Statham stars as agent Orson Fortune, a no-nonsense freelance operative who is pulled into a mission that requires the assistance of an action movie star (Josh Hartnett), used as bait to draw in an international arms dealer played by Hugh Grant (who plays against his usual foppish type).
Read more: New on Prime Video in April
Fortune is paired up with Sarah Fidel, winningly performed by Aubrey Plaza, whose oddball delivery helps get her out of the film not only unscathed (despite the material) but perhaps even becomes the highlight. Bugzy Malone is also there, playing his character with cool stoicism. It’s all passably entertaining, if forgotten within a half hour after the credits rolling.

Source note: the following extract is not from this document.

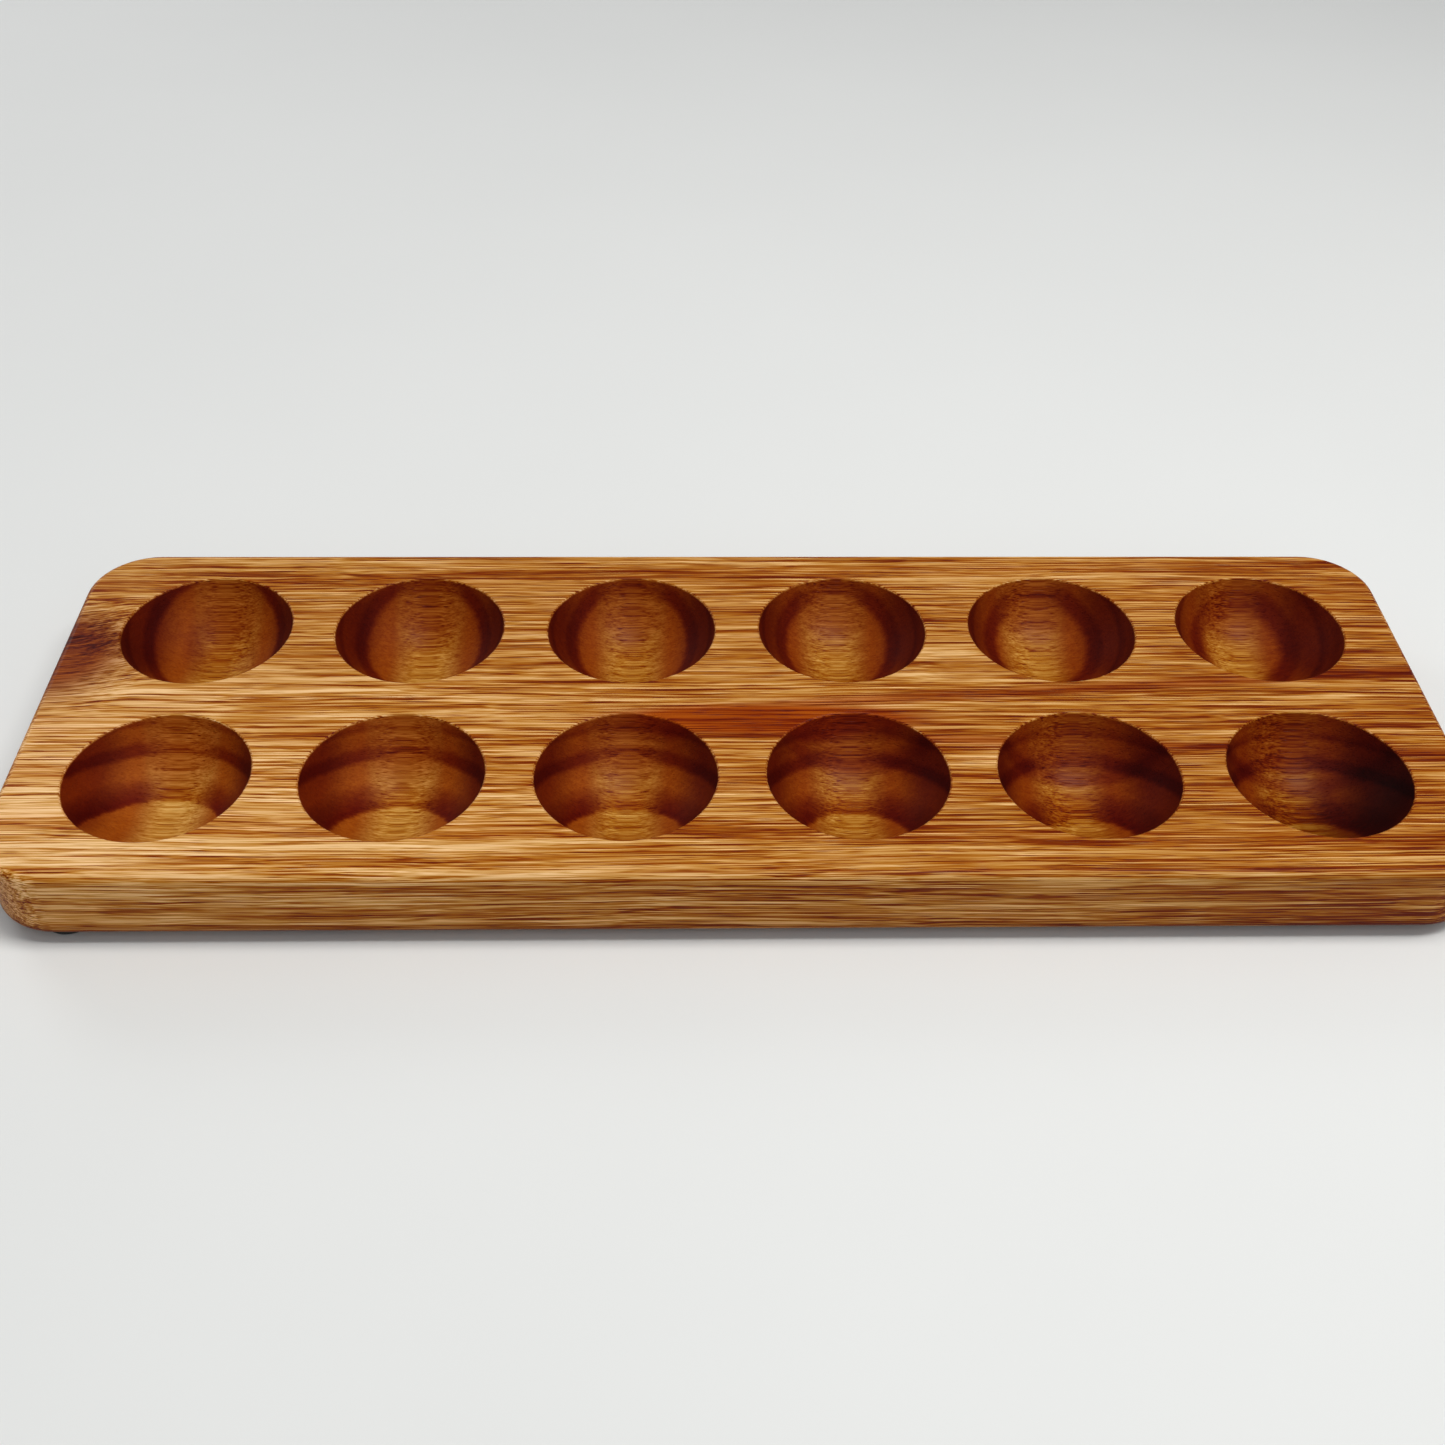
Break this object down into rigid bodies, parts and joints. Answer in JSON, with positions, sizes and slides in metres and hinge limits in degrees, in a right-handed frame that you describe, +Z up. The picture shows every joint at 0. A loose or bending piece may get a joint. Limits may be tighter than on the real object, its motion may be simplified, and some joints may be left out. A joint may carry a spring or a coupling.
{
  "type": "egg holder tray",
  "caption": "Long wooden board with rows of round hollows that hold eggs upright, standing on low black rubber feet.",
  "frame": {"origin": "middle of the bounding box's bottom face, on the surface that the feet stand on", "axes": "+Z up; +X along the board's length; -Y is the front long side"},
  "size_m": [0.3556, 0.125, 0.022],
  "materials": {
    "oiled_wood": "oiled, satin, with open pores",
    "black_rubber": "matt moulded",
    "screw_steel": "bright zinc"
  },
  "bodies": {
    "root": {"tray_board": "oiled_wood", "foot_front_left": "black_rubber", "foot_front_right": "black_rubber", "foot_back_left": "black_rubber", "foot_back_right": "black_rubber", "foot_screw_front_left": "screw_steel", "foot_screw_front_right": "screw_steel", "foot_screw_back_left": "screw_steel", "foot_screw_back_right": "screw_steel"}
  },
  "joints": []
}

Also on Prime Video: Judy Blume Forever (2023)
Varda by Agnès (2019) | MUBI
Shortly before her passing Agnès Varda, pioneering director of the French New Wave, made the self-portrait documentary Varda by Agnès.
Its title echoing her past non-fiction works such as Jane B by Agnès V or Beaches of Agnès, Varda’s work here doesn’t so much feel like navel-gazing or self-indulgence like one might expect from such titles, but rather it’s a chance for the filmmaker to examine her life’s work on her own terms, to make her own eulogy before anyone else did.
There’s something of a fatalistic tone to proceedings, and the film’s essayist nature might limit it to being of interest to those who are already fans of her work rather than people looking to take their first steps, but it’s a graceful and moving last note.
Also on MUBI: Hester Street (1975)
Children of Men (2006) | BBC iPlayer
Perhaps the film that gave Mexican director Alfonso Cuaron his reputation for bravura long takes — a reputation he’ll later capitalise on with films like Gravity and Roma — the near future dystopia of Children of Men disturbs for how it perpetually seems just around the corner. Its bleak and isolated version of the UK the staging ground for a story set in what seems to be the final generation of humanity, as no more children are being born in 2027.
Read more: New on Paramount+ in April
But Clive Owen’s burnt out former activist Theo is recruited to help transport a pregnant woman, to somewhere that scientists might discover a way to rescue mankind from the brink.
The journey is fraught and tense and frequently harrowing, Cuaron ratcheting up tension the closer they get to their goal, all while the world of Children of Men depicted with an unsettling closeness to our own.